Nos edifícios abordados até o presente, não vêm sendo respeitadas as edificações de interesse cultural. Os autores da iluminação cênica adotaram soluções comprometedoras. Para ficarmos apenas naquilo que é gritante, não há um critério claro para a compreensão das intervenções enquanto conjunto na totalidade dos imóveis atingidos pelo projeto e as fachadas parecem servir como suporte para experiências primárias.
Nas fachadas do Mercado Público, por exemplo, elementos decorativos são ocultados (como os balaústes das platibandas e as pilastras da fachadas); os frontões recebem quatro pontos de luz sem sentido, que dificultam a sua leitura (aliás, parece ser este o propósito); as aberturas são destacadas, mas as pilastras entre elas são ocultadas, da mesma forma que os suportes das platibandas são destacados mas os balaústres são ocultados; nos pórticos de acesso e nos torreões das esquinas da edificação, luzes azuis criam manchas sem sentido, ou há algum sentido?

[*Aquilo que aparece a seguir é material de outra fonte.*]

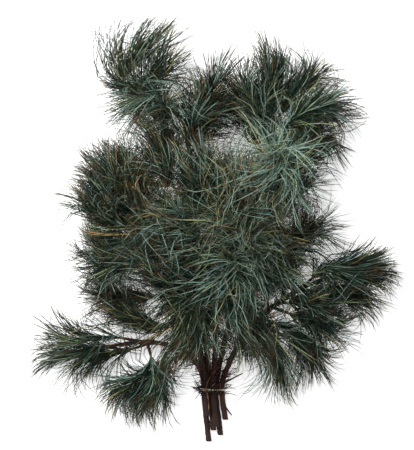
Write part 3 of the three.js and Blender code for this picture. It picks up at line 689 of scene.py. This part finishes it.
def bark_material(colours):
    """Young pine bark: thin red-brown scales with darker gaps between them, dull, and stained in places."""
    material, output = new_material("pine_bark_scaly")
    place = add_node(material, "ShaderNodeTexCoord").outputs["Object"]
    # Scales 3 mm across, broad stains of 30 mm, and grit of 1 mm
    scales = add_node(
        material, "ShaderNodeTexVoronoi", {"feature": "DISTANCE_TO_EDGE"}, {"Vector": place, "Scale": 330.0}
    )
    stains = add_node(material, "ShaderNodeTexNoise", None, {"Vector": place, "Scale": 34.0, "Detail": 6.0})
    grit = add_node(material, "ShaderNodeTexNoise", None, {"Vector": place, "Scale": 900.0, "Detail": 4.0})
    colour = add_node(
        material,
        "ShaderNodeValToRGB",
        {"stops": [(0.3, colours["bark_dark"]), (0.55, colours["bark"]), (0.75, colours["bark_light"])]},
        {"Fac": stains.outputs["Fac"]},
    )
    between = {"Value": scales.outputs["Distance"], "From Max": 0.12, "To Min": 0.45}
    gaps = add_node(material, "ShaderNodeMapRange", None, between)
    # Some stems are nearly black with damp, others warm red-brown
    tint = add_node(material, "ShaderNodeAttribute", {"attribute_name": "tint"}).outputs["Fac"]
    casts = [(0.0, colours["damp_cast"]), (1.0, colours["warm_cast"])]
    cast = add_node(material, "ShaderNodeValToRGB", {"stops": casts}, {"Fac": tint})
    tinted = add_node(
        material, "ShaderNodeMix", MULTIPLIED, {0: 1.0, 6: colour.outputs["Color"], 7: cast.outputs["Color"]}
    )
    shaded = add_node(
        material, "ShaderNodeMix", MULTIPLIED, {0: 1.0, 6: tinted.outputs[2], 7: gaps.outputs["Result"]}
    )
    # The gaps between scales are low, and the grit stands on the scales, half as high
    height = add_node(
        material,
        "ShaderNodeMath",
        {"operation": "MULTIPLY_ADD"},
        {0: grit.outputs["Fac"], 1: 0.5, 2: gaps.outputs["Result"]},
    )
    bump = add_node(
        material, "ShaderNodeBump", None, {"Height": height.outputs[0], "Strength": 0.8, "Distance": 0.0006}
    )
    return finish_material(
        material, output, Base_Color=shaded.outputs[2], Roughness=0.8, Normal=bump.outputs["Normal"]
    )


def cut_wood_material(colours):
    """Pine sapwood, cut across: pale and dry, with a growth ring every 1.3 mm round the pith."""
    material, output = new_material("pine_sapwood_cut")
    place = add_node(material, "ShaderNodeTexCoord").outputs["Object"]
    rings = add_node(
        material,
        "ShaderNodeTexWave",
        {"wave_type": "RINGS", "rings_direction": "Y"},
        {"Vector": place, "Scale": 240.0, "Distortion": 1.5, "Detail": 2.0},
    )
    colour = add_node(
        material,
        "ShaderNodeValToRGB",
        {"stops": [(0.2, colours["sapwood_ring"]), (0.6, colours["sapwood"])]},
        {"Fac": rings.outputs["Fac"]},
    )
    return finish_material(material, output, Base_Color=colour.outputs["Color"], Roughness=0.85)


def raffia_material(name, pale, dark):
    """Raffia: a dried strip of palm leaf, satin, with fine fibres along it that catch the light."""
    material, output = new_material(name)
    along = add_node(material, "ShaderNodeAttribute", {"attribute_name": "along"}).outputs["Fac"]
    across = add_node(material, "ShaderNodeAttribute", {"attribute_name": "inner"}).outputs["Fac"]
    # Fibres that run along the strip, six across its width
    spot = add_node(material, "ShaderNodeCombineXYZ", None, {"X": across, "Y": along})
    drawn = add_node(
        material, "ShaderNodeVectorMath", {"operation": "MULTIPLY"}, {0: spot.outputs[0], 1: (6, 2.5, 1)}
    )
    fibres = add_node(
        material, "ShaderNodeTexNoise", None, {"Vector": drawn.outputs[0], "Scale": 2.0, "Detail": 3.0}
    )
    colour = add_node(
        material, "ShaderNodeValToRGB", {"stops": [(0.35, dark), (0.6, pale)]}, {"Fac": fibres.outputs["Fac"]}
    )
    raised = {"Height": fibres.outputs["Fac"], "Strength": 0.4, "Distance": 0.0003}
    bump = add_node(material, "ShaderNodeBump", None, raised)
    return finish_material(
        material, output, Base_Color=colour.outputs["Color"], Roughness=0.55, Normal=bump.outputs["Normal"]
    )


def floor_material(colour):
    """A matt white floor, with the faintest mottling in patches of 80 mm. It glows a little though it is
    no lamp: painted light that keeps the bunch's shadows on it and the gaps between needles pale."""
    material, output = new_material("light_table_white")
    place = add_node(material, "ShaderNodeTexCoord").outputs["Object"]
    mottle = add_node(material, "ShaderNodeTexNoise", None, {"Vector": place, "Scale": 12.0, "Detail": 3.0})
    tint = add_node(
        material,
        "ShaderNodeValToRGB",
        {"stops": [(0.3, tuple(MOTTLED * c for c in colour)), (0.7, colour)]},
        {"Fac": mottle.outputs["Fac"]},
    )
    return finish_material(
        material,
        output,
        Base_Color=tint.outputs["Color"],
        Roughness=0.95,
        Specular_IOR_Level=0.1,
        # Painted light: the floor glows though it is no lamp
        Emission_Color=(1.0, 1.0, 1.0, 1.0),
        Emission_Strength=0.6,
    )


def colours_of(settings):
    """The colours that a settings group holds, by their plain names."""
    return {
        key.removesuffix("_colour"): tuple(getattr(settings, key))
        for key in settings.__annotations__
        if key.endswith("_colour")
    }


# The growth


def shoots_of(name):
    """A bough's shoots, each as its node's name, its growth line in the frame, its needles' lean, their
    stand in degrees, and its place along the stem."""
    bough = BOUGHS[name]
    stem = stem_curve(bough)
    for shoot, (leaves, middle, tip, lean, stand) in bough["shoots"].items():
        start = at_shares(stem, [leaves])[0]
        line = path_through([start, middle, tip], CENTRIPETAL)
        yield f"{name}_{shoot}", from_band(line), np.array(lean, float), float(stand), leaves


def stem_curve(bough):
    """A stem's middle line past the band, in the layout's millimetres."""
    x, z = bough["slot"]
    return path_through([(x, SLOT_HALF, z), *bough["stem"]], UNIFORM)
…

No Edifício José Montaury, que muitos dos leitores conhecem por “Prefeitura Nova”, atrás do Paço Municipal, na rua Siqueira Campos, nº 1300, vizinho ao mercado, só o coroamento, isto é, a parte superior do edifício parece ter recebido a iluminação cênica. As luzes focam pontualmente em alguns elementos deste coroamento, sendo que nas esquinas, como no mercado, luzes verdes sem nenhum propósito, parecendo vir de dentro do edifício, ajudam a ofuscar e ocultar os elementos decorativos principais criados pelo autor da obra, arquiteto Christiano de la Paix Gelbert.
Pior ainda é o resultado do prédio da Pinacoteca Municipal Ruben Berta, situado à Rua Duque de Caxias, nº 973, quase esquina com a Rua General Auto. Lá também a fachada da edificação também não foi iluminada na sua totalidade, prejudicando ainda mais a leitura da mesma. Se não bastasse, a iluminação foca na porta principal e no coroamento (frontão e platibanda). Neste caso, a luz verde, também sem propósito, como nos exemplos anteriores, não contribui para nada. Está entre as duas janelas situadas abaixo do frontão.

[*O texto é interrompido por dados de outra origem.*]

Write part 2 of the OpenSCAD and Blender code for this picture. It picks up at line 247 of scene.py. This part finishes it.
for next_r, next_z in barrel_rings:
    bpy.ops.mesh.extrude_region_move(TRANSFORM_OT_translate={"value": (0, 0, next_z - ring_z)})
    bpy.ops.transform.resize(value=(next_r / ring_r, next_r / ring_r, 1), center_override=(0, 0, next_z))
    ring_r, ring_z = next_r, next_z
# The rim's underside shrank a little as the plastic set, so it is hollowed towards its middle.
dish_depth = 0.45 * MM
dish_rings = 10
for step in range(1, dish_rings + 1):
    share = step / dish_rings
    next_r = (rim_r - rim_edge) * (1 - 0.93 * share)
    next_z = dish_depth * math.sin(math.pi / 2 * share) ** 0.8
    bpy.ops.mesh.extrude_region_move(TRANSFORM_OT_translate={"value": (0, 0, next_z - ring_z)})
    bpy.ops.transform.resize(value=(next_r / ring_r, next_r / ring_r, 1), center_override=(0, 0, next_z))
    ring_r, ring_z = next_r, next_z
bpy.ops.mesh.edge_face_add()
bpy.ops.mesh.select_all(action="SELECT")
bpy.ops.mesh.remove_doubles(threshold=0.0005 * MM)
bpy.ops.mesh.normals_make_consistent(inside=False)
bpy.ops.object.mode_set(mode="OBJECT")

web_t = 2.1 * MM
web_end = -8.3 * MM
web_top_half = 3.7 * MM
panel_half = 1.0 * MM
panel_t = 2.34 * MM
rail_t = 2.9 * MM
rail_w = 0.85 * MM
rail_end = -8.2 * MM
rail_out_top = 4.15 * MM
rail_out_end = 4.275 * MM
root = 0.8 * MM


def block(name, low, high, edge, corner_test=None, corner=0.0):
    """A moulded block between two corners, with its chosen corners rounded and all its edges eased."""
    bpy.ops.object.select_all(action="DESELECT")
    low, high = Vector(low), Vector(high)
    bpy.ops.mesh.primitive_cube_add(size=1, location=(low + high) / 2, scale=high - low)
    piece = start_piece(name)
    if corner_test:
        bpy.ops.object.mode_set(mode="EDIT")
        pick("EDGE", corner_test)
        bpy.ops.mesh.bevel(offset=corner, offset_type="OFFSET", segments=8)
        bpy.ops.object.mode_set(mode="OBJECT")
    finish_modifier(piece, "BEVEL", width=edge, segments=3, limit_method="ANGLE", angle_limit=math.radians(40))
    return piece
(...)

Por falta de espaço, ficamos nestes três exemplos. Sabemos que cerca de setenta imóveis deverão ser “contemplados” com a iluminação cênica citada. Pelo exposto, os resultados são no mínimo questionáveis, para não dizer preocupantes. As fachadas parecem servir apenas de suporte para experiências meramente “artísticas”, ou, com a proximidade do fim do ano e dos meses de recesso, para enfeites natalinos ou carnavalescos?
Começamos a pensar que o patrimônio cultural está sendo visto como um entrave aos interesses dos nossos administradores. A propósito, quando será retirado o asfalto que prejudica o entorno da Igreja de Nossa Senhora das Dores? Pelo menos as leis deveriam ser cumpridas.
Bibliografia:
CANOSA, José. O Potencial Cenográfico da Iluminação de Monumentos e Fachadas. in Revista Lapro Fachadas & Monumentos,04, p. 28-12, 2003.
COUTINHO, Evaldo. Espaço da Arquitetura. São Paulo: Perspectiva, Perspectiva; 2ª edição, 2010.
ELOY, Nereida Passos dos Reis. A Iluminação da Arquitetura Tombada – com Abordagens de Monumentos no Centro Antigo de Salvador. Revista Online IPOG, Especialize. Dezembro, 2014. Disponível em: http://docplayer.com.br/37552772-A-iluminacao-darquitetura-salvador.html. Acesso em: 14/09/2023, 08:45h.
GODOY, Plínio; CANDURA, Paulo. Iluminação Urbana Conceitos e Análise de Casos. São Paulo: Editora VJ, 2009.
MELLO NETO, ULYSSES Pernambucano de. Patrimônio cultural construído, cena e cenário. Boletim número 23 – SPHAN/pró-memória, Brasília: março/abril de 1983, p. 17.
SILVA, Mauri Luiz da. Iluminação: simplificando o projeto. Rio de Janeiro: Ciência Moderna, 2009.